In that sense the SPF50 lasts twice as long before you have got the same dose BUT any SPF should be reapplied every couple of hours.
These 'factors' are of course suspiciously precise - slap more on, you might get better, spread it thin and you won't get as much protection.
|
>>I am due to have 7 suspicious new ones [sun damage sites] (on my face and legs) inspected shortly.
Turned out to be 12, including one on the back of my hand which will likely need an operation.
I have deliberatively avoided direct sunlight for the past 48 years...so its gonna get you, in the end.
|
It was so scorchio in Turkey these past 10 days that most daylight ( non swimming) hours were spent under awnings on the gulet ( reading, snoozing, playing genga, drinking Efes beer, rose wine and even water).
When swimming I wore sunglasses and baseball cap, only taking them off when the sun was below the horizon. Despite a decent tan I always use factor 30, and with the heat...just over 40 most days, peaking at 46, the low humidity meant my hip pain completely disappeared.
Last edited by: legacylad on Tue 4 Jul 17 at 12:53
|
Gracius LL, the Museo de Arte Contemporáneo de Alicante Maca was a good call.
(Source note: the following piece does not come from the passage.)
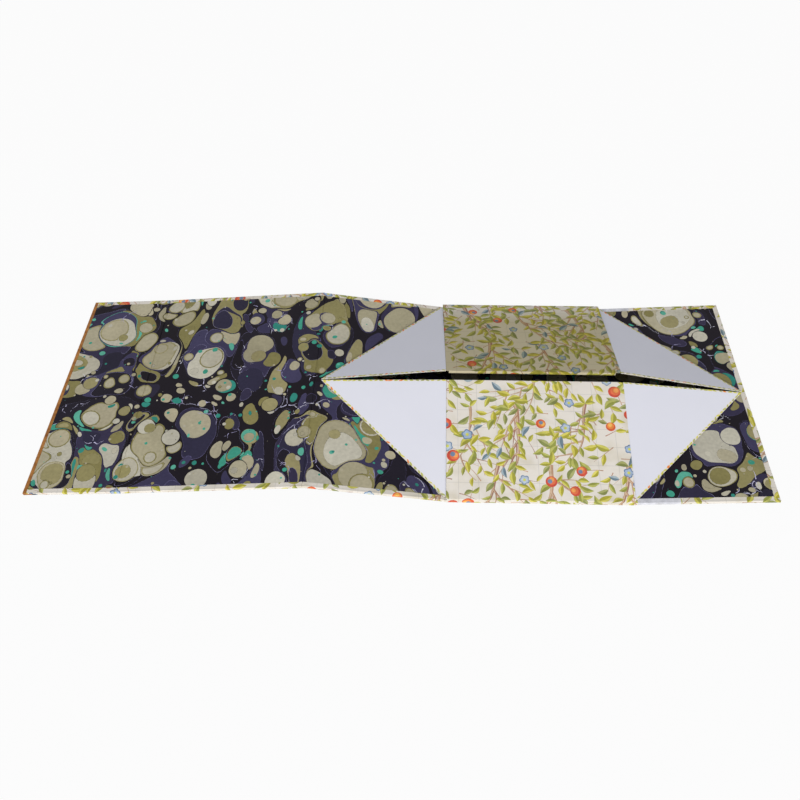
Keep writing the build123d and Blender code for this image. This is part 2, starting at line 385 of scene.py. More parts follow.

Just been, now having a cafe con leche in Placa de Ajuntament.
Done the Castilla on a previous visit
|
32 degrees today in Vendee (west France), lovely jubbly. I didn't enjoy the 13 degree temperature this time last week in Warwickshire..!
Even more surprising to me is how quiet it is here; I expected the holiday season to be in fill swing already!?
Rental car is a petrol Corsa, perfectly adequate for the job for a week. Bit thirsty at motorway speeds perhaps, like those 1.0 Ford engines...
|
>> Even more surprising to me is how quiet it is here; I expected the holiday
>> season to be in fill swing already!?
It's not school holidays here yet, nor is it August when the natives throng the holiday spots.